■ WRITTEN TASK
Would you restate all the data that follows, word for word?

— START —

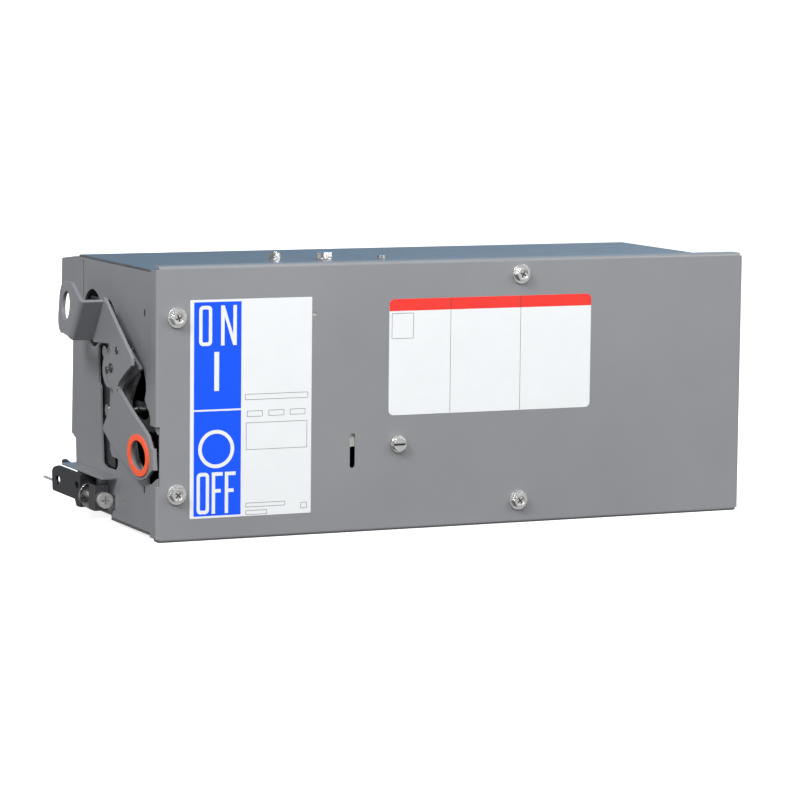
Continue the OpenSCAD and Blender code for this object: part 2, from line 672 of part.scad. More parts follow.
module jaw_base() color([0.24, 0.1, 0.08]) place() difference() {
  union() {
    translate([jaw_x[0] - 22, jaw_root, -jaw_h / 2 - 12])
      cube([2 * jaw_pitch + 44, back_in - jaw_root, jaw_h + 24]);
    translate([jaw_x[0] - 16, back_in - 1, -jaw_h / 2 - 7]) cube([2 * jaw_pitch + 32, 9, jaw_h + 14]);
    // barriers between the phases
    for (x = [-1.5, -0.5, 0.5, 1.5]) translate([breaker_x + x * (jaw_pitch - 3) - 1.5, back_in, -jaw_h / 2 - 7])
      cube([3, jaw_reach - 8, jaw_h + 14]);
  }
  for (x = jaw_x) translate([x - stab_t / 2 - finger_t - fit_gap, jaw_root - 1, -jaw_h / 2 - fit_gap])
    cube([stab_t + 2 * (finger_t + fit_gap), box_d, jaw_h + 2 * fit_gap]);
}

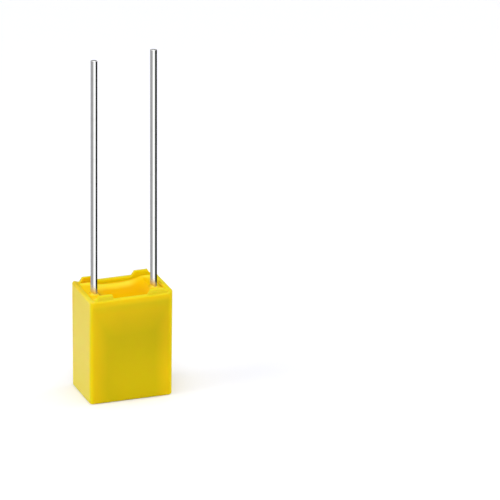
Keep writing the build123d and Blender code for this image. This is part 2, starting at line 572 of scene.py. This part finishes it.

— END —

■ EXPECTED ANSWER
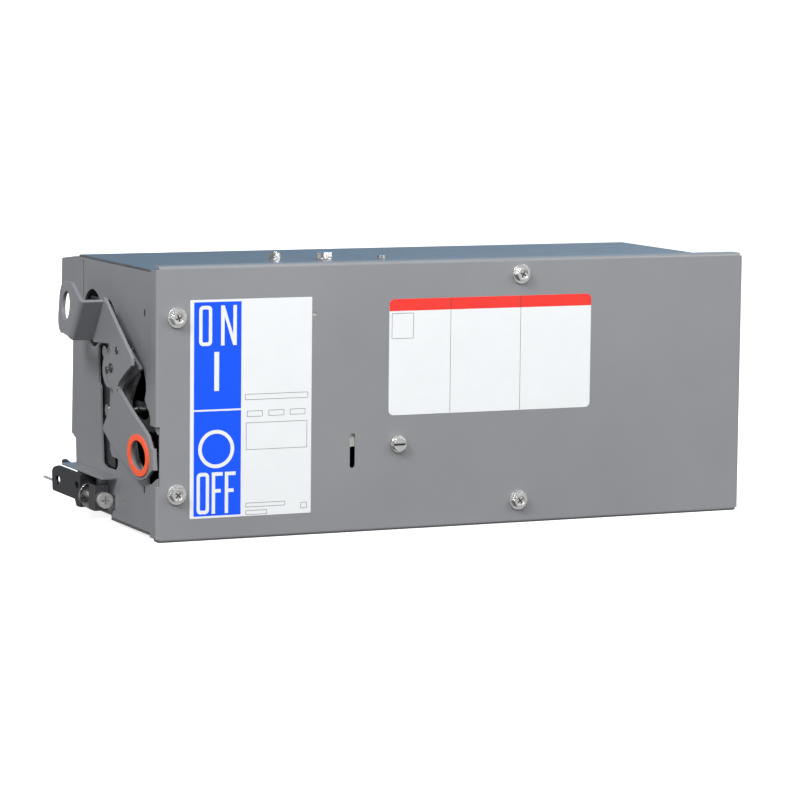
Continue the OpenSCAD and Blender code for this object: part 2, from line 672 of part.scad. More parts follow.
module jaw_base() color([0.24, 0.1, 0.08]) place() difference() {
  union() {
    translate([jaw_x[0] - 22, jaw_root, -jaw_h / 2 - 12])
      cube([2 * jaw_pitch + 44, back_in - jaw_root, jaw_h + 24]);
    translate([jaw_x[0] - 16, back_in - 1, -jaw_h / 2 - 7]) cube([2 * jaw_pitch + 32, 9, jaw_h + 14]);
    // barriers between the phases
    for (x = [-1.5, -0.5, 0.5, 1.5]) translate([breaker_x + x * (jaw_pitch - 3) - 1.5, back_in, -jaw_h / 2 - 7])
      cube([3, jaw_reach - 8, jaw_h + 14]);
  }
  for (x = jaw_x) translate([x - stab_t / 2 - finger_t - fit_gap, jaw_root - 1, -jaw_h / 2 - fit_gap])
    cube([stab_t + 2 * (finger_t + fit_gap), box_d, jaw_h + 2 * fit_gap]);
}

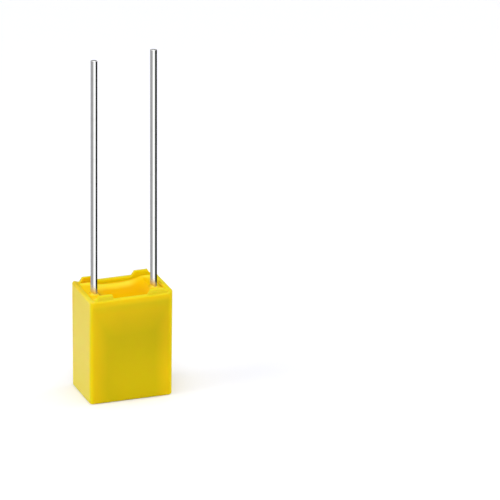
Keep writing the build123d and Blender code for this image. This is part 2, starting at line 572 of scene.py. This part finishes it.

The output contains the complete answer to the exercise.